The main narrative's creative license aside, the book's work list (though incomplete, since the book appeared two years before Romberg's death) and chronology provide limited documentary evidence for the composer's life. The work list is problematic, however, for the catalog of musical numbers that appeared under each individual show is often inaccurate. Where entries are correct, many songs appear under alternate titles, that is, ones that differ from what appeared either in the playbill or on the published sheet music. Fortunately, these variants are usually close enough to be recognizable. Titles are further complicated by the fact that what appears on the covers of popular sheet music from the first part of the twentieth century sometimes differs from what is given on the first page of the music itself.
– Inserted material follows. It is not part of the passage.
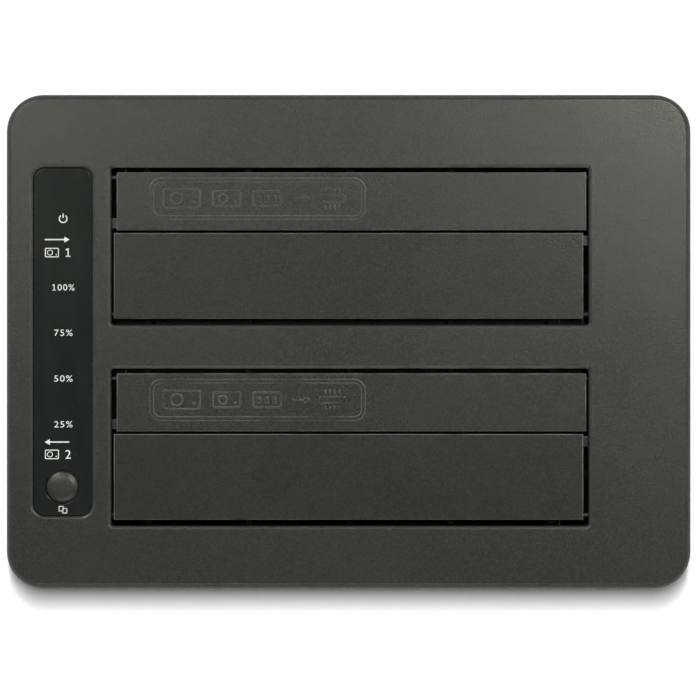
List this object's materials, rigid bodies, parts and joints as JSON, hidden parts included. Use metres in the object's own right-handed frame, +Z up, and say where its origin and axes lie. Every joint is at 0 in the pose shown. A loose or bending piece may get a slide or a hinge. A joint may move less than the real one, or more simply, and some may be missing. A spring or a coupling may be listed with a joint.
{
  "type": "drive duplicator",
  "caption": "Desktop dock that stands two bare drives upright behind sprung flaps and copies one to the other, with a light strip and a copy button.",
  "frame": {"origin": "on the table under the middle of the case, at the underside of the feet", "axes": "+X to the right along the long side, +Y to the back where the ports are, +Z up through the drive slots"},
  "size_m": [0.1528, 0.1104, 0.0627],
  "materials": {
    "case_plastic": "fine moulded grain, slightly warm dark grey",
    "flap_plastic": "fine moulded grain, slightly warm dark grey",
    "base_plastic": "fine moulded grain, dark grey",
    "well_plastic": "plain moulded black",
    "panel_gloss": "polished black strip",
    "button_plastic": "satin dark grey",
    "foot_rubber": "matt black rubber",
    "screw_steel": "zinc plated steel",
    "pin_steel": "ground bright steel",
    "spring_steel": "drawn spring wire",
    "board_laminate": "green solder mask on glass laminate",
    "chip_plastic": "moulded epoxy",
    "choke_ferrite": "pressed ferrite",
    "can_aluminium": "drawn can",
    "contact_gold": "gold flashed contact",
    "port_metal": "nickel plated sheet",
    "port_plastic": "moulded connector plastic",
    "tongue_plastic": "moulded blue connector plastic",
    "light_clear": "clear acrylic",
    "light_chip": "pale light chip",
    "header_plastic": "natural nylon",
    "cable_sheath": "grey flexible sheath",
    "rocker_plastic": "satin black"
  },
  "bodies": {
    "case": {"base_tray": "base_plastic", "bridge_chip": "chip_plastic", "cable_headers": "header_plastic", "case_screws": "screw_steel", "clock_crystal": "can_aluminium", "indicator_board": "board_laminate", "indicator_board_screws": "screw_steel", "indicator_cable": "cable_sheath", "indicator_lights": "light_chip", "indicator_panel": "panel_gloss", "light_pipes": "light_clear", "main_board": "board_laminate", "main_board_screws": "screw_steel", "memory_chips": "chip_plastic", "power_chokes": "choke_ferrite", "power_jack": "port_plastic", "power_jack_pin": "port_metal", "power_regulators": "chip_plastic", "power_switch_case": "port_plastic", "rubber_feet": "foot_rubber", "smoothing_capacitors": "can_aluminium", "source_drive_socket": "port_plastic", "source_drive_well": "well_plastic", "source_narrow_flap_spring": "spring_steel", "source_narrow_hinge_pin": "pin_steel", "source_socket_contacts": "contact_gold", "source_wide_flap_spring": "spring_steel", "source_wide_hinge_pin": "pin_steel", "tact_switch": "port_plastic", "target_drive_socket": "port_plastic", "target_drive_well": "well_plastic", "target_narrow_flap_spring": "spring_steel", "target_narrow_hinge_pin": "pin_steel", "target_socket_contacts": "contact_gold", "target_wide_flap_spring": "spring_steel", "target_wide_hinge_pin": "pin_steel", "top_cover": "case_plastic", "usb_socket_contacts": "contact_gold", "usb_socket_shell": "port_metal", "usb_socket_tongues": "tongue_plastic", "well_screws": "screw_steel"},
    "copy_button": {"copy_button": "button_plastic", "switch_plunger": "button_plastic"},
    "power_rocker": {"power_rocker": "rocker_plastic"},
    "source_narrow_flap": {"source_narrow_flap": "flap_plastic"},
    "source_wide_flap": {"source_wide_flap": "flap_plastic"},
    "target_narrow_flap": {"target_narrow_flap": "flap_plastic"},
    "target_wide_flap": {"target_wide_flap": "flap_plastic"}
  },
  "joints": [
    {"name": "source_narrow_flap_hinge", "type": "hinge", "parent": "case", "child": "source_narrow_flap", "pos_m": [0.0003, 0.03665, 0.0601], "axis": [1, 0, 0], "range_deg": [0, 90], "stiffness_Nm_per_rad": 0.002, "springref_deg": -57.3, "deforming": ["source_narrow_flap_spring"]},
    {"name": "source_wide_flap_hinge", "type": "hinge", "parent": "case", "child": "source_wide_flap", "pos_m": [0.0003, 0.00615, 0.0601], "axis": [-1, 0, 0], "range_deg": [0, 90], "stiffness_Nm_per_rad": 0.003, "springref_deg": -57.3, "deforming": ["source_wide_flap_spring"]},
    {"name": "target_narrow_flap_hinge", "type": "hinge", "parent": "case", "child": "target_narrow_flap", "pos_m": [0.0003, -0.00815, 0.0601], "axis": [1, 0, 0], "range_deg": [0, 90], "stiffness_Nm_per_rad": 0.002, "springref_deg": -57.3, "deforming": ["target_narrow_flap_spring"]},
    {"name": "target_wide_flap_hinge", "type": "hinge", "parent": "case", "child": "target_wide_flap", "pos_m": [0.0003, -0.03865, 0.0601], "axis": [-1, 0, 0], "range_deg": [0, 90], "stiffness_Nm_per_rad": 0.003, "springref_deg": -57.3, "deforming": ["target_wide_flap_spring"]},
    {"name": "copy_button_press", "type": "slide", "parent": "case", "child": "copy_button", "axis": [0, 0, -1], "range_m": [0, 0.0005], "stiffness_N_per_m": 800, "springref_m": -0.001},
    {"name": "power_rocker_tilt", "type": "hinge", "parent": "case", "child": "power_rocker", "pos_m": [0.0515, 0.0499, 0.0134], "axis": [0, 0, 1], "range_deg": [0, 20.8]}
  ]
}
This is certainly the case for a significant amount of Romberg's music, especially his earlier works.
A Personification of Gemütlichkeit
So, who was Sigmund Romberg, the subject of Deep in My Heart? To begin with, Sigmund Romberg was not really Sigmund Romberg. He was born Siegmund Rosenberg on July 29, 1887, in Nagykanizska, Hungary, a town in the southwest part of the country. He spent his youth in the nearby village of Belisce and its closest city, Osijek, both of which were then part of the Hungarian part of the Dual Monarchy and today are in Croatia. After working as a coach-accompanist in Vienna and gaining practical experience regarding the methods and mechanics of operetta, he moved to New York to become a professional musician. References to his adopted name begin when he arrived on American shores. He became a naturalized American citizen in 1919.
Romberg's American career divides conveniently by decade, according to his areas of primary focus: 1910s-revues, musical comedies, and adaptations of Central European operettas (mostly for the Shuberts); 1920s-original operettas; 1930s-film scores; and 1940s-conductor of a traveling orchestra. Throughout his life, Romberg remained active as a Broadway composer and was acutely aware of the changes and transformations that were taking place in the American musical theater.